> _Task brief_: Within the material below, locate the line with "staple_loop();" and the line with "return [corner /", then return those two lines and all lines between them, exactly as written.
--- Dataset records ---
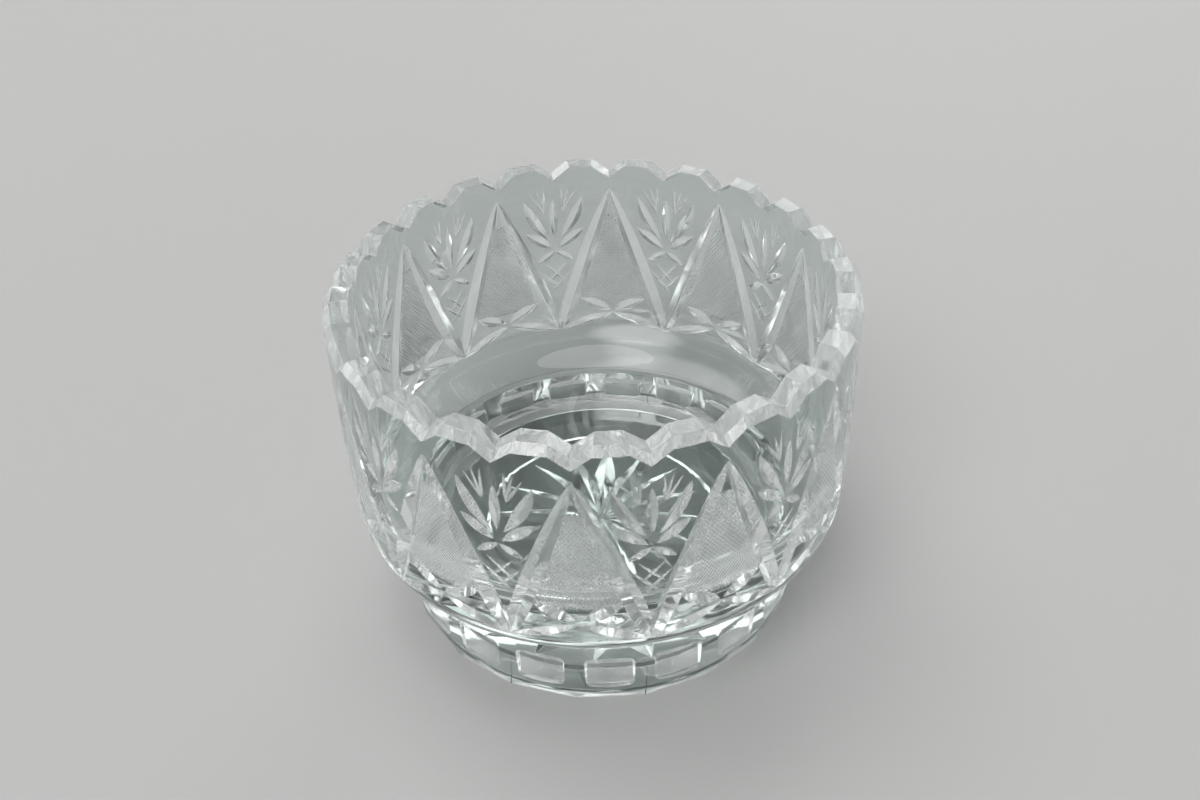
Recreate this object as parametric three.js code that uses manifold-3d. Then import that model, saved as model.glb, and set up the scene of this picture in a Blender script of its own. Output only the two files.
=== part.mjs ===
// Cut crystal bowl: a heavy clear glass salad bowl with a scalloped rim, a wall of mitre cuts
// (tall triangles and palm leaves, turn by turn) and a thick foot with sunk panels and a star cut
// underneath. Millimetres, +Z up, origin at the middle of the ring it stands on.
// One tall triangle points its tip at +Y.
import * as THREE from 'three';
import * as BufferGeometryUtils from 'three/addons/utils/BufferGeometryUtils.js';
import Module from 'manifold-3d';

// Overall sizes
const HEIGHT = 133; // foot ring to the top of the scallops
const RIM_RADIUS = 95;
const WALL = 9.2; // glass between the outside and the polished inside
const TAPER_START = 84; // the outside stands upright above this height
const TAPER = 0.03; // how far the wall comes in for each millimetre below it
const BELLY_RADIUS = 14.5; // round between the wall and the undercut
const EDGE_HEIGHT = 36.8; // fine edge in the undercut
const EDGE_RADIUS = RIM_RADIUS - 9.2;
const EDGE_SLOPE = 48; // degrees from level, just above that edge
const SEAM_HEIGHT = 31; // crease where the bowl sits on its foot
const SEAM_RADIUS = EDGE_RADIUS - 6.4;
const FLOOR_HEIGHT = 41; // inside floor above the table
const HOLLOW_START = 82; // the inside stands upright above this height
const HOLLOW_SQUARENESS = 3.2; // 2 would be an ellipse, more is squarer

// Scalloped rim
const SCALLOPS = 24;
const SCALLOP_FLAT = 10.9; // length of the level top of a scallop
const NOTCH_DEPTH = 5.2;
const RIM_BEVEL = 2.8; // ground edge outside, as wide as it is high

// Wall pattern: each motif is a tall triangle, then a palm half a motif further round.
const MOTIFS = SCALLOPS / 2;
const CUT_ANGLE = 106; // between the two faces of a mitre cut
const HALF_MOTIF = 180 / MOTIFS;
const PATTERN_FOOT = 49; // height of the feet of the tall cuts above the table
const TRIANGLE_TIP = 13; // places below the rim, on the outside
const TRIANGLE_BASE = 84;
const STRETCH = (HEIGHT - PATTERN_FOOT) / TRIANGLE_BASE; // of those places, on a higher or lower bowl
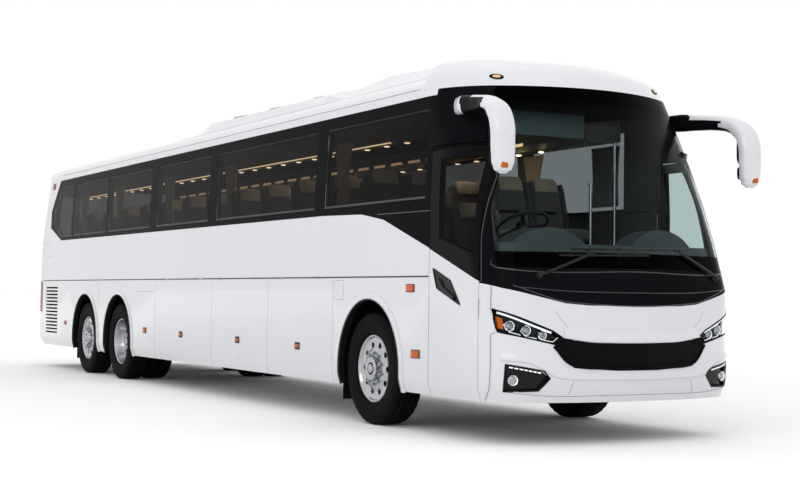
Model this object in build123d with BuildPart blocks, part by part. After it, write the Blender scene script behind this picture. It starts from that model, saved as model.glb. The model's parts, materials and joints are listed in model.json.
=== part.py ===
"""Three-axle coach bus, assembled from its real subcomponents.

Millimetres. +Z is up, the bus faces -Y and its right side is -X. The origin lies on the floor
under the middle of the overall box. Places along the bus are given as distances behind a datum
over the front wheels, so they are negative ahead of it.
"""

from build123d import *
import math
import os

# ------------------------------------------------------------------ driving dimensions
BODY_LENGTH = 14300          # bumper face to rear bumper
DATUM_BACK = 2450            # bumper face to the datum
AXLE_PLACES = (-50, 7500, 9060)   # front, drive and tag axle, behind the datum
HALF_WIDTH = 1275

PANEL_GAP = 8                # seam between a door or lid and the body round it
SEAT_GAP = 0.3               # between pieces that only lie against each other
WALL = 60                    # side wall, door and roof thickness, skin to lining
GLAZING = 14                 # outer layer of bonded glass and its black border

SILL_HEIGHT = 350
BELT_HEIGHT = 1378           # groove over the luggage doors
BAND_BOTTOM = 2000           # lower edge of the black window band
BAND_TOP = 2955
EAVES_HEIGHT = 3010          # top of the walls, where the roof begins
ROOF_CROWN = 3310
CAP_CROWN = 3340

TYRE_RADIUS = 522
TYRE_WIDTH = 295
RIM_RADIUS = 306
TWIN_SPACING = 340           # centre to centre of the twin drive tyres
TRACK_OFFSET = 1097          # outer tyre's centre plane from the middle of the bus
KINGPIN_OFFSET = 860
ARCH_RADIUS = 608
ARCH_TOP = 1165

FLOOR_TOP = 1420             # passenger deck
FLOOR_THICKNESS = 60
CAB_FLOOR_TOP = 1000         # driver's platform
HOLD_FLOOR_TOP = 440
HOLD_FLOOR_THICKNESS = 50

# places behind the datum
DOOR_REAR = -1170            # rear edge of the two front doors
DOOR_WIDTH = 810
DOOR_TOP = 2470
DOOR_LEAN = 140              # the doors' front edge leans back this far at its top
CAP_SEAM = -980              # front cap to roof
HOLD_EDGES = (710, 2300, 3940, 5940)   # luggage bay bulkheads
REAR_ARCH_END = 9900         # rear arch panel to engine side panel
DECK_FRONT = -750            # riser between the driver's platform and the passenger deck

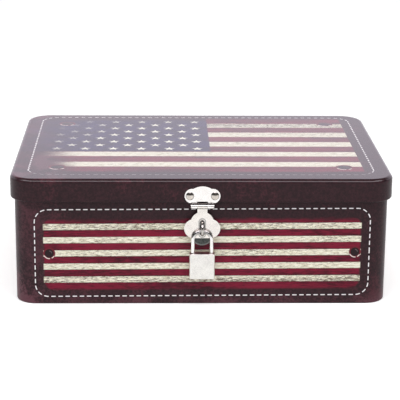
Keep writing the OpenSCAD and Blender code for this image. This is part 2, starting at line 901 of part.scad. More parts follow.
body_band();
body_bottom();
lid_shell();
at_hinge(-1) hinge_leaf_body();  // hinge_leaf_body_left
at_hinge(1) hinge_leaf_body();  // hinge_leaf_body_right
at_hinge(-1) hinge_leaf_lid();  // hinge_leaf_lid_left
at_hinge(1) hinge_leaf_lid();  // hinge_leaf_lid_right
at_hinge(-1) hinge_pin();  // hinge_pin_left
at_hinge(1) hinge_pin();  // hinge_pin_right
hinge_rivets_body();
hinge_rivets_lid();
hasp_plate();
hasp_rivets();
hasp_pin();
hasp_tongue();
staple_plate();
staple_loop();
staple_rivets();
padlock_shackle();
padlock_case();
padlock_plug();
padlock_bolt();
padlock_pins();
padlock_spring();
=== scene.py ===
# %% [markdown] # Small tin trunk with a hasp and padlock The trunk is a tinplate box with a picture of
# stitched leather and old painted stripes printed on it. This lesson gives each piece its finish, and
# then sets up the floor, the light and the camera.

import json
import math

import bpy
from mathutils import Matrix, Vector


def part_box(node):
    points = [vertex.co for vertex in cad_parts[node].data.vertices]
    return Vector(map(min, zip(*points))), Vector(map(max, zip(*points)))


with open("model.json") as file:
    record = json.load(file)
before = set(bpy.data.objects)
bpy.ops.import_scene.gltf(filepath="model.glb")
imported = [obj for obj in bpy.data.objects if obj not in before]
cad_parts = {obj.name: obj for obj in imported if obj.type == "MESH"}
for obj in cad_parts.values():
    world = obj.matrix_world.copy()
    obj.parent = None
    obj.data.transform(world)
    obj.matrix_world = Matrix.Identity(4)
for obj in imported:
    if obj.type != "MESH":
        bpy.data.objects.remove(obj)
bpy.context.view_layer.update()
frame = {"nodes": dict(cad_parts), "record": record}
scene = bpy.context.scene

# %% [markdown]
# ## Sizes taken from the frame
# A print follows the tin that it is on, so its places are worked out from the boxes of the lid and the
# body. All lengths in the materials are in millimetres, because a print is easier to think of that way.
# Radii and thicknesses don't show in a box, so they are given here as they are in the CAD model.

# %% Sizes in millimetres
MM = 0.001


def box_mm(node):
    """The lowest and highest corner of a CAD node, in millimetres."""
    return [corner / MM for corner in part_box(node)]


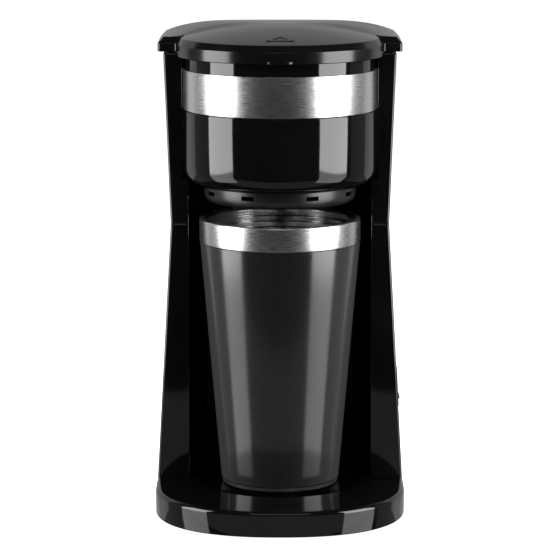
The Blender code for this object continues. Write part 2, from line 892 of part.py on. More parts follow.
---
> _Solution to this problem_:
staple_loop();
staple_rivets();
padlock_shackle();
padlock_case();
padlock_plug();
padlock_bolt();
padlock_pins();
padlock_spring();
=== scene.py ===
# %% [markdown] # Small tin trunk with a hasp and padlock The trunk is a tinplate box with a picture of
# stitched leather and old painted stripes printed on it. This lesson gives each piece its finish, and
# then sets up the floor, the light and the camera.

import json
import math

import bpy
from mathutils import Matrix, Vector


def part_box(node):
    points = [vertex.co for vertex in cad_parts[node].data.vertices]
    return Vector(map(min, zip(*points))), Vector(map(max, zip(*points)))


with open("model.json") as file:
    record = json.load(file)
before = set(bpy.data.objects)
bpy.ops.import_scene.gltf(filepath="model.glb")
imported = [obj for obj in bpy.data.objects if obj not in before]
cad_parts = {obj.name: obj for obj in imported if obj.type == "MESH"}
for obj in cad_parts.values():
    world = obj.matrix_world.copy()
    obj.parent = None
    obj.data.transform(world)
    obj.matrix_world = Matrix.Identity(4)
for obj in imported:
    if obj.type != "MESH":
        bpy.data.objects.remove(obj)
bpy.context.view_layer.update()
frame = {"nodes": dict(cad_parts), "record": record}
scene = bpy.context.scene

# %% [markdown]
# ## Sizes taken from the frame
# A print follows the tin that it is on, so its places are worked out from the boxes of the lid and the
# body. All lengths in the materials are in millimetres, because a print is easier to think of that way.
# Radii and thicknesses don't show in a box, so they are given here as they are in the CAD model.

# %% Sizes in millimetres
MM = 0.001


def box_mm(node):
    """The lowest and highest corner of a CAD node, in millimetres."""
    return [corner / MM for corner in part_box(node)]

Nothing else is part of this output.